Hangovers
1 Star Hangover (*)
No pain. No real feeling of illness. Your sleep last night was a
mere disco nap which is giving you a whole lot of misplaced energy. Be
glad that you are able to function relatively well. However, you are
still parched. You can drink 10 sodas and still feel this way. You
are craving a steak bomber and a side of gravy fries.
2 Star
Hangover (**)
No pain, but something is definitely amiss. You may look okay but
you have mental capacity of a staple gun. The coffee you chug is only
irritating your rumbling gut, which is craving a rootie tootie
fresh and fruity pancake breakfast from IHOP. Last night has wreaked
havoc on your bowels.
3 Star Hangover (***)
Slight headache. Stomach feels crappy. You are definitely not
productive. Anytime a girl walks by you gag because her
perfume reminds you of the random gin shots you did with your
alcoholic friends after the bouncer 86'd you at 1:45 a.m. Life
would be better right now if you were in your bed with a dozen donuts
and a meatball sub watching the E! fashion awards. You've had 4 cups
of coffee, a gallon of water, 3 Snapples and a liter of diet coke --
yet you haven't peed once.
4 Star Hangover (****)
Life sucks. Your head is throbbing and you can't speak too quickly
or else you might puke. Your boss has already lambasted you for being
late and has given you a lecture for reeking of booze. You
wore nice clothes, but that can't hide the fact that you missed
an oh-so crucial spot shaving, (girls, it looks like you put your
make-up on while riding the bumper cars). Your eyes look like one big
vein and your hair style makes you look like a reject from the class
picture of Revere High, '76.
5 Star Hangover (*****) AKA "Dante's 4th Circle
of Hell."
You have a second heartbeat in your head which is actually annoying
the employee who sits in the next cube. Vodka vapor is seeping out of
every pore and making you dizzy. You still have toothpaste crust in
the corners of your mouth from brushing your teeth. Your body has
lost the ability to generate saliva, so your tongue is suffocating
you. Death seems pretty good right now. You definitely don't remember
who you were with, where you were, what you drank, and why there is a
stranger still sleeping in your bed at your house.

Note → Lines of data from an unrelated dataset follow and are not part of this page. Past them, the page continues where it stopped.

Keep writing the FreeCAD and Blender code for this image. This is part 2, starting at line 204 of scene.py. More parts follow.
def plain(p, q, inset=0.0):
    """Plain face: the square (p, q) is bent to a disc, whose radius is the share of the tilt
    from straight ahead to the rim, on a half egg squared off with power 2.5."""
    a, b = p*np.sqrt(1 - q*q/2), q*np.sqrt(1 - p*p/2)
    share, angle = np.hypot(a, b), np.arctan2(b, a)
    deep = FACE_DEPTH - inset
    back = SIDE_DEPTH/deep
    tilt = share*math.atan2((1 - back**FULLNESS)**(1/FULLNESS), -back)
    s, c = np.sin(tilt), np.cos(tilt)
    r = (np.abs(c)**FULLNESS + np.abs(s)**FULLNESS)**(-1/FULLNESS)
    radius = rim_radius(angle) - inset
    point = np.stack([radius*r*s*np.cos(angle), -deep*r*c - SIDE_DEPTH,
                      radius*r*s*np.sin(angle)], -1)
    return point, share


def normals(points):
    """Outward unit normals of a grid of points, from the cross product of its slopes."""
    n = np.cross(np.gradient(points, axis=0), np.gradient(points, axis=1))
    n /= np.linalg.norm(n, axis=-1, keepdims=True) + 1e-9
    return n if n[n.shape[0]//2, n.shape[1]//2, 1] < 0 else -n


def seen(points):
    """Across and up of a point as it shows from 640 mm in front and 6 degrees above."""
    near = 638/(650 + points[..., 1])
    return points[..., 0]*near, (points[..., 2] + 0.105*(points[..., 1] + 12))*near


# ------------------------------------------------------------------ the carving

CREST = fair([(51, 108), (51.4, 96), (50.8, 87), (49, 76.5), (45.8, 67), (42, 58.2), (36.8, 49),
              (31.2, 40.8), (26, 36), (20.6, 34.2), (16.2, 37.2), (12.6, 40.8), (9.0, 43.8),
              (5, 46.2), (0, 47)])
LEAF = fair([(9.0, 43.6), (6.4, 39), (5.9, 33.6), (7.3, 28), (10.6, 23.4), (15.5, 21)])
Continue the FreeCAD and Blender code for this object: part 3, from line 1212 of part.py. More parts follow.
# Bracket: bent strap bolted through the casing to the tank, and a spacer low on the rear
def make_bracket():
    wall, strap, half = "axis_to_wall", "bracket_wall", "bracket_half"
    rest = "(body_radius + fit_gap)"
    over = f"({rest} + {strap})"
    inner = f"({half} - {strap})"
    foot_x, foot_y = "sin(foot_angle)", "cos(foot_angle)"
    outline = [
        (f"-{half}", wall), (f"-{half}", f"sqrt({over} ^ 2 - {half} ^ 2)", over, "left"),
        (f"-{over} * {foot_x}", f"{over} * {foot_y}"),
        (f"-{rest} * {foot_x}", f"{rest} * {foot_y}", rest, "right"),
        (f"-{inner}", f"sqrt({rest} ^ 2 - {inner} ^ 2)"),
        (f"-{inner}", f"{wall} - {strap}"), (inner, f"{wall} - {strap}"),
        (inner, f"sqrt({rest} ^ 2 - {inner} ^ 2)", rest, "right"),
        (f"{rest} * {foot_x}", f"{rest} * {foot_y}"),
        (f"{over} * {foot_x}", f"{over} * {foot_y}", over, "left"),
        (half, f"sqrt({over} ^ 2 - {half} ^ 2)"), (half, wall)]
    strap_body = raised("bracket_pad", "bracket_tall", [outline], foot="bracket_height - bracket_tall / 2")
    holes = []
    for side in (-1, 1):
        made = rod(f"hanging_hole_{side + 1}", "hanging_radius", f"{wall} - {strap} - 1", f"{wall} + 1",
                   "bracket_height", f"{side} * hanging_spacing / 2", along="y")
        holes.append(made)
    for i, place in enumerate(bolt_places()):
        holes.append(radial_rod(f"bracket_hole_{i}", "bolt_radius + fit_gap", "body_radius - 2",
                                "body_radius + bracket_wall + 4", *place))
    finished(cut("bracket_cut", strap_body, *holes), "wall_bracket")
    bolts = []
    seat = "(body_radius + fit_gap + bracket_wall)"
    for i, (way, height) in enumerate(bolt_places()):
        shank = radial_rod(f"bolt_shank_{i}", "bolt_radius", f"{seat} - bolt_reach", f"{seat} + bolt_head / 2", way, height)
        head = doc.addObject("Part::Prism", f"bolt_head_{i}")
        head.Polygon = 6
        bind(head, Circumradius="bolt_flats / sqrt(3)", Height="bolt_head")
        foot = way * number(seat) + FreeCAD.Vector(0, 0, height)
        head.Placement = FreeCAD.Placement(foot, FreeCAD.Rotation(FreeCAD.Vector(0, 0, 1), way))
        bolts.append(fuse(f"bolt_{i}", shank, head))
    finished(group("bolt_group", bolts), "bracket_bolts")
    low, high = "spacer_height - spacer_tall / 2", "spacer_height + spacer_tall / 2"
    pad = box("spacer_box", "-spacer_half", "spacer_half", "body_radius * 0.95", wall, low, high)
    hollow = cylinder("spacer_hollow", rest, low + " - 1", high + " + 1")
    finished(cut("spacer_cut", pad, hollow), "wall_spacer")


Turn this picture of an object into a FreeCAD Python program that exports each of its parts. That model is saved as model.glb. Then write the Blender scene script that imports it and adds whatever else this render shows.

6 Star Hangover (******) otherwise known as the "Infinite
Nutsmacker"
You wake up on your bathroom floor. For about 2 seconds you look at
the ceiling, wondering if the cool refreshing feeling on your cheek
is the bathroom tile or your puke from 5 hours ago. It is amazing how your
roommate was as drunk as you, but somehow manages to get up before
you the next morning....You try to lift your head. Not an option. It
is when you turn your head too quickly only to smell the funk of
13 packs of cigarettes in your hair, and suddenly you realize you
were smoking, but not ultra lights...some jackass handed you Marlboro
reds, and you smoked them like it was your second full time job. You
look in the mirror only to see remnants of the stamp "Ready to
Rock" faintly atop your forehead...... that explains the stamp
on the back of your hand that has magically appeared on your forehead
by alcoholic osmosis. You have to be to work in t-minus 14 minutes and
32 seconds and the only thing you can think of wearing is your "hello
kitty" pajamas and your slippers.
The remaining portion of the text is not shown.